Doing so will be no easy feat, but we are starting from a good place. The State of Maine has an amazing program, Land for Maine’s Future (and the Working Waterfront Access Preservation Program it funds), that can help ensure some working waterfronts are preserved for generations to come. Historically, funding for this program has only been available intermittently, and even now with $4 million dedicated to it over the next four years, the program is not structured to move quickly in the event of a working waterfront property going up for sale. Furthermore, because the program relies on selling property interest in the form of a working waterfront covenant to the State, the program is not always an ideal fit for the complex needs of Maine’s diverse working waterfront. Nevertheless, it provides critical support for our working waterfronts as we seek to expand and diversify the amount and types of support available to these vital places where the ocean meets the economy.

Sea Meadow Marine in Yarmouth

Our report suggests how to take the next steps to develop this type of support for our working waterfronts by identifying and illustrating the need for:

  • Long-term, systemic interventions that recognize both the place-based nature of working waterfronts and the significant pressures that working waterfronts face or will face that come from forces beyond the control of any one entity;
  • A nimble entity that is looking holistically at this challenge as well as its multiple facets and can help support or drive support to working waterfronts;
  • Technical assistance and institutional support to help coordinate the complexity of the challenges ahead and the resources available; and
  • Those who care about working waterfronts to start thinking proactively about how to identify and support critical working waterfront businesses which provide a service that is systemically important to our communities and state.

As we and other partners across the state put our noses to the proverbial grindstone and start to put these recommendations into place, there is already good news to be shared. The Land for Maine’s Future program, which Includes the Working Waterfront Access Protection Program (WWAPP), was funded in the State’s most recent budget. And while the $4 million over that WWAPP will receive over four years is a drop in the bucket when compared to the overall needs of the working waterfront, it can and should be the catalyst for increased statewide attention and support for all of Maine’s working waterfronts, from York to Eastport.

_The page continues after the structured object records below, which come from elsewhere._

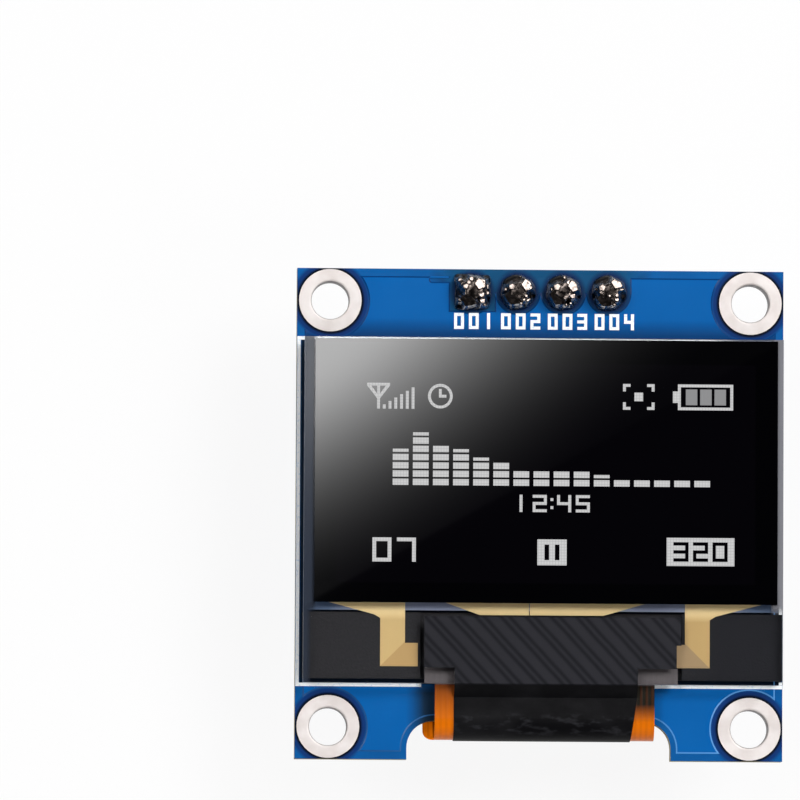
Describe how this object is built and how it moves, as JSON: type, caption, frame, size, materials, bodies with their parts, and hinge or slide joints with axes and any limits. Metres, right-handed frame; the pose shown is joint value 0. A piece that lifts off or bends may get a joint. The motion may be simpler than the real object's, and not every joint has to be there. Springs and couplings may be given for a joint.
{
  "type": "small oled display module",
  "caption": "Small emitting dot-matrix display on a blue circuit board with corner mounting holes, a folded flex tail and a pin header.",
  "frame": {"origin": "centre of the four mounting holes, on the board's back face", "axes": "+Z out of the display's face, +Y towards the header edge, header pins along -Z, +X to the right seen from the front"},
  "size_m": [0.0272, 0.0274, 0.0117],
  "materials": {
    "board_mask": "blue solder mask over bare laminate, satin gloss",
    "copper_mask": "lighter blue solder mask over copper, satin gloss",
    "ring_plating": "pale matt tin plating",
    "tin_pad": "pale tinned copper",
    "header_plastic": "black moulded plastic",
    "moulding": "black moulded epoxy",
    "tin": "dull tin",
    "solder": "bright solder",
    "gold_pin": "gold-flashed brass",
    "black_foam": "black foam adhesive",
    "cap_glass": "dark sealed glass",
    "sealant": "grey-blue cured epoxy",
    "front_glass": "clear polished glass",
    "polariser": "black polarising film, high gloss",
    "lit_dots": "white light",
    "trace_metal": "tan-gold metal seen through glass",
    "silicon": "polished silicon",
    "amber_film": "amber polyimide film",
    "black_tape": "black tape with fine slanting lines",
    "white_ink": "white printed ink",
    "capacitor_ceramic": "tan fired ceramic",
    "resistor_coat": "black glaze"
  },
  "bodies": {
    "root": {"circuit_board": "board_mask", "front_copper": "copper_mask", "rear_copper": "copper_mask", "hole_platings": "ring_plating", "header_platings": "tin_pad", "header_housing": "header_plastic", "header_pin_1": "gold_pin", "header_pin_2": "gold_pin", "header_pin_3": "gold_pin", "header_pin_4": "gold_pin", "solder_joint_1": "solder", "solder_joint_2": "solder", "solder_joint_3": "solder", "solder_joint_4": "solder", "panel_foam": "black_foam", "ledge_foam": "black_foam", "cap_glass": "cap_glass", "cap_seal": "sealant", "front_glass": "front_glass", "polariser": "polariser", "lit_picture": "lit_dots", "glass_traces": "trace_metal", "driver_chip": "silicon", "flex_film": "amber_film", "shading_tape": "black_tape", "flex_pads": "tin_pad", "flex_solder": "solder", "front_legend": "white_ink", "rear_legend": "white_ink", "component_pads": "tin_pad", "chip_ends": "tin", "capacitor_1": "capacitor_ceramic", "capacitor_2": "capacitor_ceramic", "capacitor_3": "capacitor_ceramic", "capacitor_4": "capacitor_ceramic", "capacitor_5": "capacitor_ceramic", "capacitor_6": "capacitor_ceramic", "capacitor_7": "capacitor_ceramic", "resistor_1": "resistor_coat", "resistor_2": "resistor_coat", "resistor_3": "resistor_coat", "resistor_4": "resistor_coat", "resistor_5": "resistor_coat", "resistor_6": "resistor_coat", "resistor_7": "resistor_coat", "regulator_body": "moulding", "regulator_leads": "tin", "diode_body": "moulding", "diode_leads": "tin"}
  },
  "joints": []
}
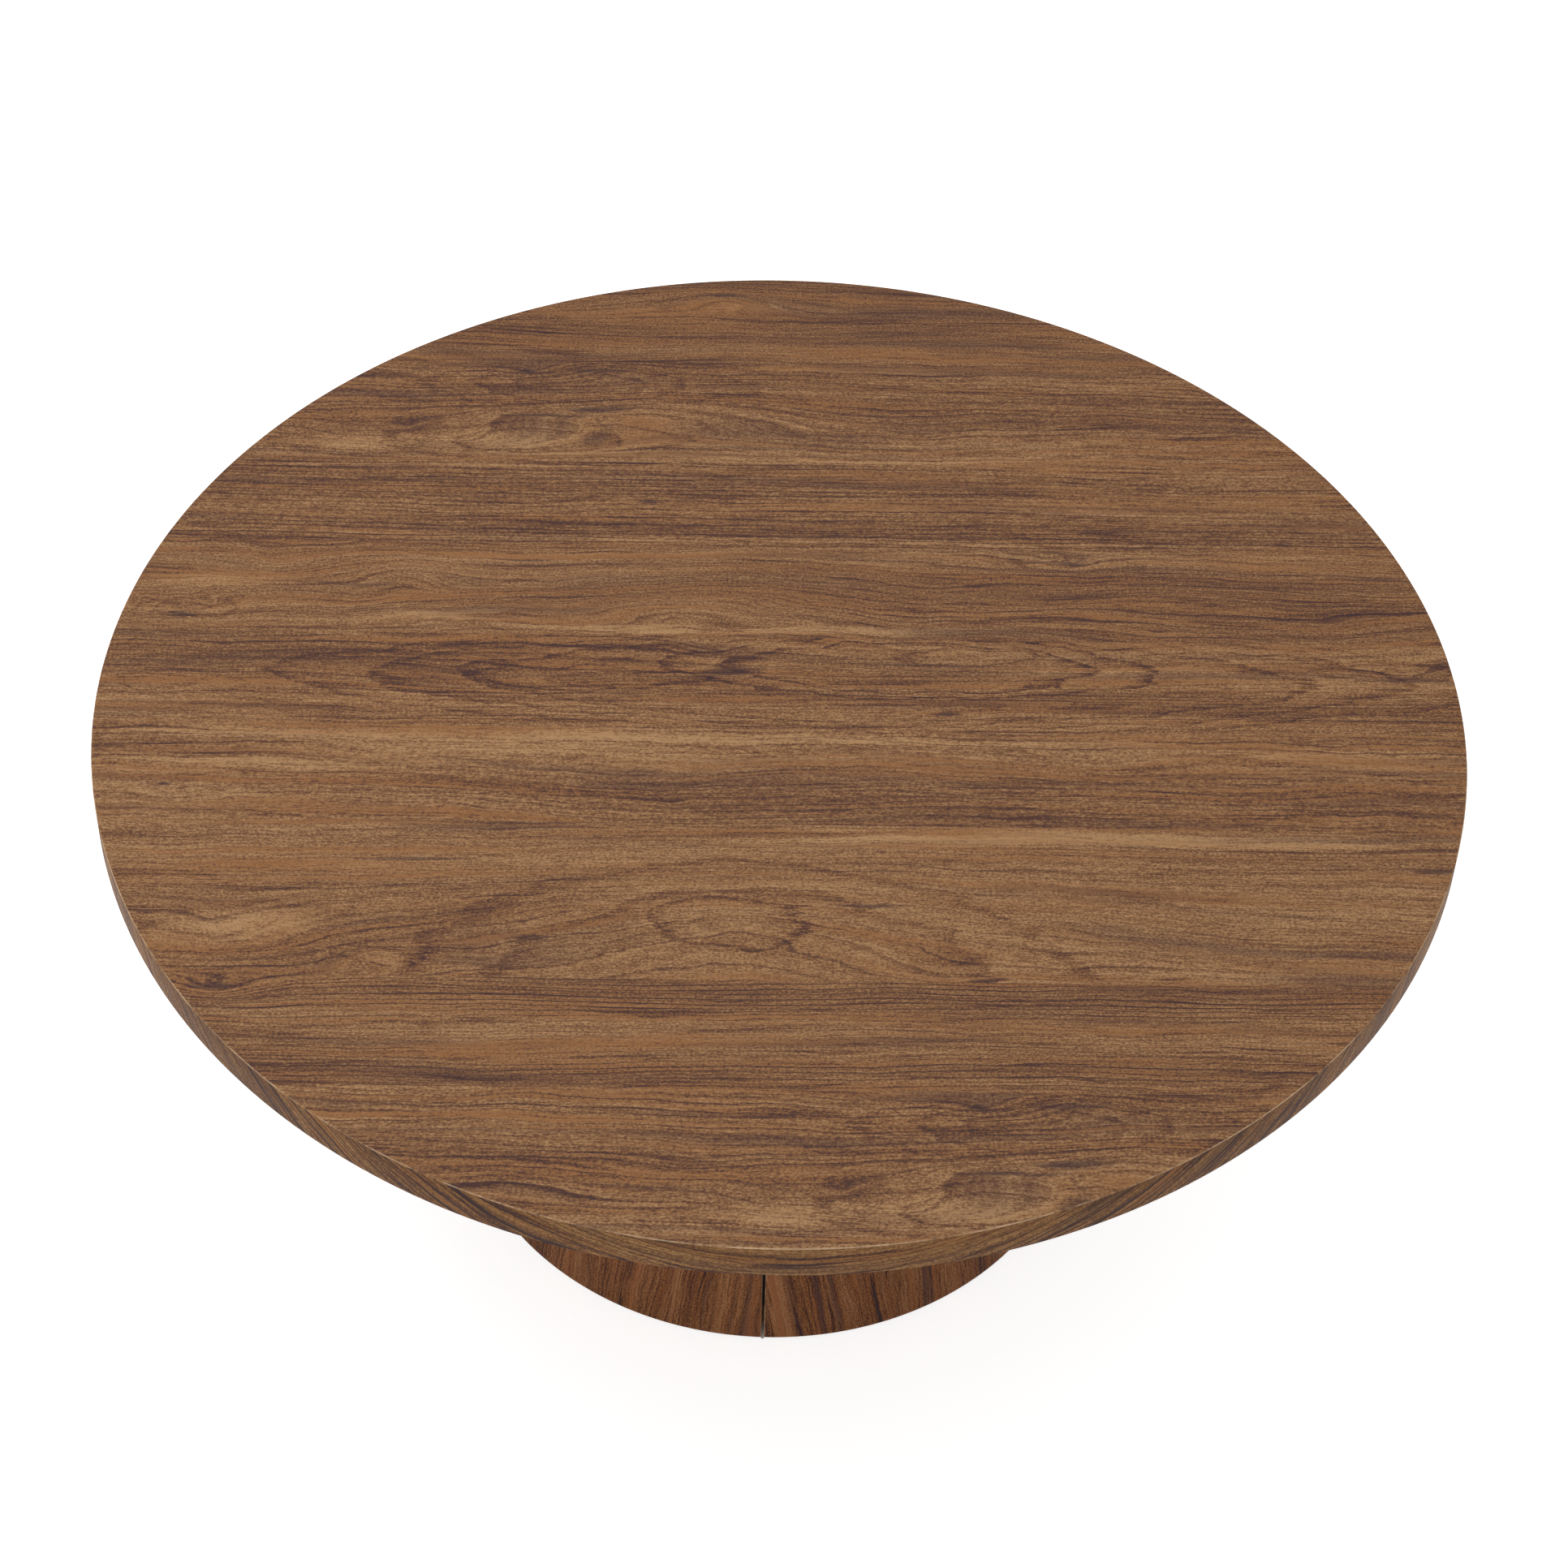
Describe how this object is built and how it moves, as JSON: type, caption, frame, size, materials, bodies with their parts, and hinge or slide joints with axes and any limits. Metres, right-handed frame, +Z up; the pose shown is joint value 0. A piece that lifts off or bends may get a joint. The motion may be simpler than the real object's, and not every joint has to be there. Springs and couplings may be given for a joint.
{
  "type": "tilt-top pedestal table",
  "caption": "Round walnut-grain pedestal table: the board is hinged at the back of a tapered drum, tilts up on edge behind it, and a sliding bolt under the front rim holds it shut.",
  "frame": {"origin": "on the floor, on the axis of the drum and the closed top", "axes": "+Z up; +Y to the back, where the pivots are; +X to the right of someone facing the front joint of the drum"},
  "size_m": [0.8999, 0.9, 0.4],
  "materials": {
    "walnut_foil_top": "satin printed foil, walnut grain along X over the face and on down the edge",
    "walnut_foil_drum": "satin printed foil, redder walnut grain running up the drum",
    "fibreboard": "raw medium-density fibreboard",
    "dark_backing": "plain dark brown balancing sheet",
    "bent_ply": "raw bent plywood, pale edges",
    "stained_cleat": "hardwood stained near black",
    "beech": "planed beech, clear lacquer",
    "zinc_steel": "bright zinc plate",
    "die_cast_zinc": "die-cast zinc alloy, dull",
    "black_steel": "black powder coat",
    "brass": "satin brass",
    "black_rubber": "moulded rubber",
    "nylon": "natural nylon",
    "black_plastic": "moulded plastic glide"
  },
  "bodies": {
    "base": {"drum_foil_left": "walnut_foil_drum", "drum_foil_right": "walnut_foil_drum", "drum_shell_left": "bent_ply", "drum_shell_right": "bent_ply", "seam_cleat_front": "stained_cleat", "seam_cleat_back": "stained_cleat", "cleat_screws": "zinc_steel", "drum_top_plate": "fibreboard", "drum_floor_plate": "fibreboard", "cam_nuts_upper": "die_cast_zinc", "cam_bolts_upper": "zinc_steel", "cam_nuts_lower": "die_cast_zinc", "cam_bolts_lower": "zinc_steel", "pivot_bracket_left": "black_steel", "pivot_bracket_right": "black_steel", "bracket_screws": "zinc_steel", "pivot_bolts": "zinc_steel", "pivot_washers": "zinc_steel", "pivot_nuts": "zinc_steel", "rest_pads": "black_rubber", "catch_keeper": "brass", "keeper_screws": "brass", "foot_glides": "black_plastic", "glide_screws": "zinc_steel"},
    "top": {"tabletop_foil": "walnut_foil_top", "tabletop_board": "fibreboard", "tabletop_backing": "dark_backing", "batten_left": "beech", "batten_right": "beech", "batten_screws": "zinc_steel", "pivot_bushes": "nylon", "stop_buffers": "black_rubber", "buffer_screws": "zinc_steel", "catch_case": "brass", "catch_case_screws": "brass"},
    "catch_bolt": {"catch_rod": "brass", "catch_knob": "brass"}
  },
  "joints": [
    {"name": "top_tilt", "type": "hinge", "parent": "base", "child": "top", "pos_m": [0, 0.18137, 0.356], "axis": [-1, 0, 0], "range_deg": [0, 85]},
    {"name": "catch_slide", "type": "slide", "parent": "top", "child": "catch_bolt", "axis": [0, 1, 0], "range_m": [0, 0.014]}
  ]
}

A lobster boat heads out to sea near Vinalhaven.

For those of you who feel as passionately about saving the working waterfront as we do, you will be excited to learn that the National Working Waterfront Networks triennial conference will be held in Boston July 19-21, 2022. We are thrilled to be able to play our small part in organizing this conference and look forward to seeing some of you there, whether in person (fingers crossed) or remote. While you are waiting, please check out this awesome video that captures just how important Maine’s working waterfronts are to all of us.

Finally, if you are reading this as a working waterfront business owner in need of support, please do not hesitate to give us a call or shoot us an email. We are happy to help. Also, please check out our grant programs intended to support your working waterfront business! We have Spark! Grants to support clean energy solutions (and money savings!) for marine businesses and ShoreUp grants to help address flooding, storm surge, and sea level rise.

If you are interested in learning more about our work or how you can get involved in helping to save Maine’s working waterfront, please check out our website, or reach out to us — Sam Belknap or Lia Morris with the Island Institute Blue Economy team — directly.

In the meantime, go eat some Maine seafood—preferably something bought close to home and directly from a waterfront business. With all Maine seafood crossing a working waterfront, those purchases directly support the preservation of our state’s working waterfronts and the people and livelihoods that depend on them. So, it’s good for you, good for those businesses, and good for the coast we all love.